CHAPTER 12

I’d like to look away, but find that I can’t. “Maybe it’s just arrogance that makes us think our own problems are so much bigger than everyone else’s.”

Gabe pulls his gaze from mine, running his fingers down the dog’s injured leg and then gently probing the length of it. “The first time I saw a patient who was obviously being abused by her husband,” he says, “I was determined to make her see why she had to leave him. But that wasn’t something she was ready to hear. Certainly not from me. Somewhere along the way, I learned that the sledgehammer approach wasn’t going to work. Swinging that thing around twenty-four seven didn’t leave me with much energy for the rest. It took me a while to realize that when you step back and look at the big picture, it’s amazing what can be accomplished with a chisel.”

There’s wisdom in the words, and I let them settle around me, feeling as if I’ve been handed a nugget of something valuable, something that might apply to me.

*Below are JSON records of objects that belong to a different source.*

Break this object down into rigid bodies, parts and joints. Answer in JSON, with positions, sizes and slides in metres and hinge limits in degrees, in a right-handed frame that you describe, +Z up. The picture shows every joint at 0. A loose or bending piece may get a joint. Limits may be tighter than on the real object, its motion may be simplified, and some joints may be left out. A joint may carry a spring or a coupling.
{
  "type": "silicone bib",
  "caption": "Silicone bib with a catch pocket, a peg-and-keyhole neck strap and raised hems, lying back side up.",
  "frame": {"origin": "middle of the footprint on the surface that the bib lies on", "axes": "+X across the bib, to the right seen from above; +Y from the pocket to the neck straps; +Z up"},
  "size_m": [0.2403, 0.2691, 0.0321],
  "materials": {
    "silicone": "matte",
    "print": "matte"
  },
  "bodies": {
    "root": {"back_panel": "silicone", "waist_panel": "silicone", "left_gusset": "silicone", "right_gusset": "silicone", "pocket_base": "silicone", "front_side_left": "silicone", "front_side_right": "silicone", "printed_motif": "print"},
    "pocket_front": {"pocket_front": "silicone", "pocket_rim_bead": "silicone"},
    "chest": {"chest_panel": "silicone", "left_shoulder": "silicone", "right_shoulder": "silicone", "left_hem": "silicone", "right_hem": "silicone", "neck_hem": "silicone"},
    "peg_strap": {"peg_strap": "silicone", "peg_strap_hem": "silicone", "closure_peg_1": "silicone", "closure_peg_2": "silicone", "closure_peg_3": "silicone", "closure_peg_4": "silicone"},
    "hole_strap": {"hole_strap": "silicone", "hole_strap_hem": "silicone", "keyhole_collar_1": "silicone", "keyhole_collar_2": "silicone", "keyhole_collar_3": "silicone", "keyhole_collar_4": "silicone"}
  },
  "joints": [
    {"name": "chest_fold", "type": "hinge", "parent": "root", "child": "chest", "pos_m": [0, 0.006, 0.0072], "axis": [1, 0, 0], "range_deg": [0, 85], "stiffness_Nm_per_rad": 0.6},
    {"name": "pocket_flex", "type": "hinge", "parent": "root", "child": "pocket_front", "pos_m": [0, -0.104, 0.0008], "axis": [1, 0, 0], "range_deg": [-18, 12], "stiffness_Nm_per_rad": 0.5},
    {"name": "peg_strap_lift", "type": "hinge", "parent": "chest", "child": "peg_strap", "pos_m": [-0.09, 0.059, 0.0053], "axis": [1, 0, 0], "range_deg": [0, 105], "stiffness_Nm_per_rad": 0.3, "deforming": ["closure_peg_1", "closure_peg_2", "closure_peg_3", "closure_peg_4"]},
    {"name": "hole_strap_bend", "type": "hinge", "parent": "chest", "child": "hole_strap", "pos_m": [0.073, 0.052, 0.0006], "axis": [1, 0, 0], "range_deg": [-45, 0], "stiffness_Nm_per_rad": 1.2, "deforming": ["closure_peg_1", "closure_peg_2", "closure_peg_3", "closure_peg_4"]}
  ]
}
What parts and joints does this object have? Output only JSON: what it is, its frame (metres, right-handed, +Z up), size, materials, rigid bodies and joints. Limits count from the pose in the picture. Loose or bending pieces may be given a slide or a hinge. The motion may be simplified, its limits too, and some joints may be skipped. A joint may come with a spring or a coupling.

“His leg’s definitely fractured,” Gabe says. “They say how long he’s been in here?”

“Since this morning.”

“No way to guess how old the injury is, but if it’s not taken care of pretty quickly, he could lose this leg.”

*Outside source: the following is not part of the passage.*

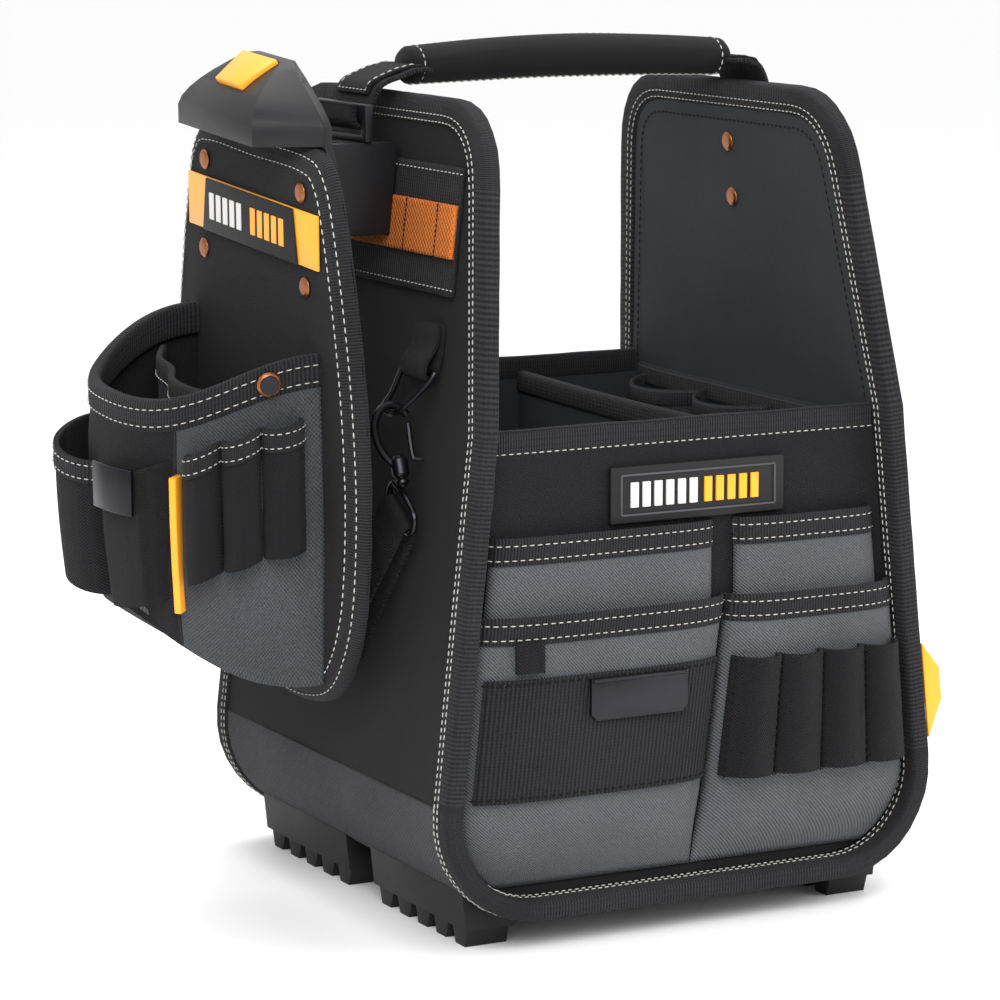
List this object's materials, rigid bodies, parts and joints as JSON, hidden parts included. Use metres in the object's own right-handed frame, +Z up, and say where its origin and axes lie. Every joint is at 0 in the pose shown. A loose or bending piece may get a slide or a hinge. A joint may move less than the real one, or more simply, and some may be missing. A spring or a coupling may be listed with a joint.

I feel instantly sick at the thought, my stomach churning. “What can we do?”

Gabe runs a hand across his jaw, then says, “There’s a twenty-four hour emergency vet hospital about ninety miles from here. You up for a drive?”

My eyes widen. “You mean just take him there?”

“I can’t think of a better option.”

I stare at him for a moment, then say, “Won’t you get in trouble?”

He smiles the smile I am beginning to find more than a little difficult to resist. “It wouldn’t be the first time.”

I look at this man about whom I know very little, and I suddenly see something in him I used to think was true of myself. A willingness to go out on a limb for something I believe in. I glance at the dog still sitting humbly with his paw off the floor, watching us.

“For me, either,” I say.

Gabe reaches in his bag and pulls out a bottle. “An aspirin should take the edge off until we get there.”

He picks the dog up then and carries him out to the Navigator, placing him carefully in the backseat. The dog whimpers once, stretching out on his side as if the pain is something he has become resigned to.

“It’s going to be better soon, son,” Gabe says, getting in the driver’s seat and pulling out of the parking lot.

We’re quiet the first few minutes of the ride, and I look over my shoulder at the dog, my heart aching for his misery. I wonder what kind of life he’s had. If like most of us, there’s been happiness blended in with the bad. Or if this isn’t the first time he’s been at the mercy of somebody’s boot.